First, Ogle's argument that his trial counsel's performance was not objectively reasonable is premised on his factual contentions that counsel stipulated to the prior convictions without his consent, and that contrary to Ogle's desire, counsel refused to let him testify. In the post-conviction proceedings, however, the state courts rejected Ogle's contentions, adopting instead the version of Ogle's trial counsel who testified that he had discussed with Ogle both the reasons for the stipulation and why Ogle should not testify. Upon reviewing the record, the district court concluded that these factual findings did not fall within any of the exceptions of section 2254(d), and thus were presumptively correct. We agree. Since counsel's actions come within the broad range of tactical decisions left to trial counsel, see Washington, 466 U.S. at 689-90, we hold that the performance of counsel did not fall below an objective standard of reasonableness.
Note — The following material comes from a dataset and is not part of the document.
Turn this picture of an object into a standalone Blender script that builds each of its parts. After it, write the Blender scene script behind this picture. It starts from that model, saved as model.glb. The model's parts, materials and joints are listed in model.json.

Even if we were not entirely convinced that Ogle's counsel satisfied the reasonableness prong of the constitutional standard, we would still reject Ogle's claim since he has not made the requisite showing of prejudice. Tennessee's habitual criminal statute requires only three qualifying convictions. See T.C.A. Sec. 39-1-801. Ogle does not contend that he had less than three, and the record reflects seven. Thus, even if we were to conclude that his counsel had erred, we would still be constrained to find no constitutional violation. Ogle has simply not shown a "reasonable probability that, but for counsel's unprofessional errors, the result of the proceeding would have been different." See Washington, 466 U.S. at 694.

The remaining claims of ineffective assistance are similarly without merit. Accordingly, we affirm the district court's conclusion that Ogle received constitutionally effective assistance of counsel.

Finally, Ogle claims that the district court erred in not appointing counsel to pursue his petition. Under Rule 8(c), Rules Governing Sec. 2254 Cases, however, appointment of counsel is mandatory only if an evidentiary hearing is required and the petitioner qualifies for counsel under 18 U.S.C. § 3006A(g). Otherwise, counsel is necessary only "if the interest of justice so requires."

Ogle first contends that an evidentiary hearing was necessary to dispose of his petition. As we have indicated, however, we agree with the district court that the state-court factual findings are not assailable under the statutory exceptions to the presumption of correctness. Therefore, no evidentiary hearing was required. See McMillan v. Barksdale, 823 F.2d 981, 983-84 (6th Cir. 1987).

Alternatively, Ogle claims that the refusal to appoint counsel was contrary to the interest of justice because, in his view, the district court denied his petition for a failure to allege the applicability of specific statutory exceptions to the presumption of correctness. Although the district court did state that Ogle had failed to plead the exceptions, the court's decision clearly reveals that the court undertook an independent review of the record and determined that none of the statutory exceptions was applicable. Under these circumstances, it cannot fairly be said that the court denied Ogle's petition for a technical pleading deficiency. Accordingly, the refusal to appoint counsel was not an abuse of discretion.

For the foregoing reasons, the decision of the district court is AFFIRMED.